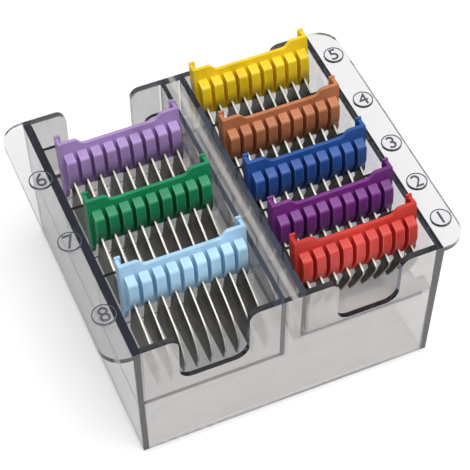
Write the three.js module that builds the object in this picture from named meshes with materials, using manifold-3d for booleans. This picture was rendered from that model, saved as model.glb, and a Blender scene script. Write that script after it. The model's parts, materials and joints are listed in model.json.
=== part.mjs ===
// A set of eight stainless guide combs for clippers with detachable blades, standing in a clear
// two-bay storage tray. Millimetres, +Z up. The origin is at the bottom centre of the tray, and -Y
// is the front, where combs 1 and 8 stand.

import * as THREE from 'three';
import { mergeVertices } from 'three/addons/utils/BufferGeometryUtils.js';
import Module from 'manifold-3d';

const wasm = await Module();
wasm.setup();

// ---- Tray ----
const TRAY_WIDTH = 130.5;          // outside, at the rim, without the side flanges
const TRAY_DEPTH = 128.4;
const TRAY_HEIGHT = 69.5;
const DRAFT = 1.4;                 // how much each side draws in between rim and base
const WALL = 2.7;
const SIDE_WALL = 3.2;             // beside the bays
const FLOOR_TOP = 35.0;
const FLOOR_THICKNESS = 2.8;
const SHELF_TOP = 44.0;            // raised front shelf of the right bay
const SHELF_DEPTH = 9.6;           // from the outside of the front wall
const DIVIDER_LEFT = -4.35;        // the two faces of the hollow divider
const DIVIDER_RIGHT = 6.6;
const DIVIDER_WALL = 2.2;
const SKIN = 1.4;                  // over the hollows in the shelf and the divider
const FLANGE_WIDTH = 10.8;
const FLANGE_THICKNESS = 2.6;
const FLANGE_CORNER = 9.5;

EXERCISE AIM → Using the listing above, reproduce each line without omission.

ANSWER BELOW →
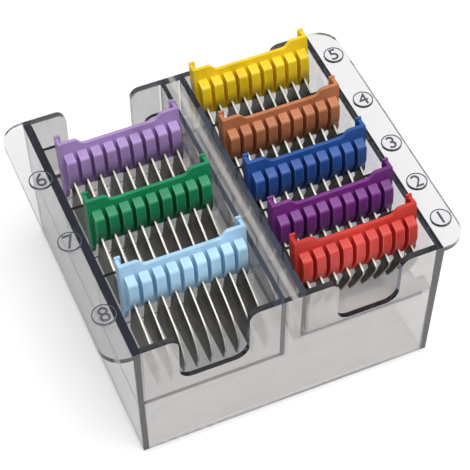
Write the three.js module that builds the object in this picture from named meshes with materials, using manifold-3d for booleans. This picture was rendered from that model, saved as model.glb, and a Blender scene script. Write that script after it. The model's parts, materials and joints are listed in model.json.
=== part.mjs ===
// A set of eight stainless guide combs for clippers with detachable blades, standing in a clear
// two-bay storage tray. Millimetres, +Z up. The origin is at the bottom centre of the tray, and -Y
// is the front, where combs 1 and 8 stand.

import * as THREE from 'three';
import { mergeVertices } from 'three/addons/utils/BufferGeometryUtils.js';
import Module from 'manifold-3d';

const wasm = await Module();
wasm.setup();

// ---- Tray ----
const TRAY_WIDTH = 130.5;          // outside, at the rim, without the side flanges
const TRAY_DEPTH = 128.4;
const TRAY_HEIGHT = 69.5;
const DRAFT = 1.4;                 // how much each side draws in between rim and base
const WALL = 2.7;
const SIDE_WALL = 3.2;             // beside the bays
const FLOOR_TOP = 35.0;
const FLOOR_THICKNESS = 2.8;
const SHELF_TOP = 44.0;            // raised front shelf of the right bay
const SHELF_DEPTH = 9.6;           // from the outside of the front wall
const DIVIDER_LEFT = -4.35;        // the two faces of the hollow divider
const DIVIDER_RIGHT = 6.6;
const DIVIDER_WALL = 2.2;
const SKIN = 1.4;                  // over the hollows in the shelf and the divider
const FLANGE_WIDTH = 10.8;
const FLANGE_THICKNESS = 2.6;
const FLANGE_CORNER = 9.5;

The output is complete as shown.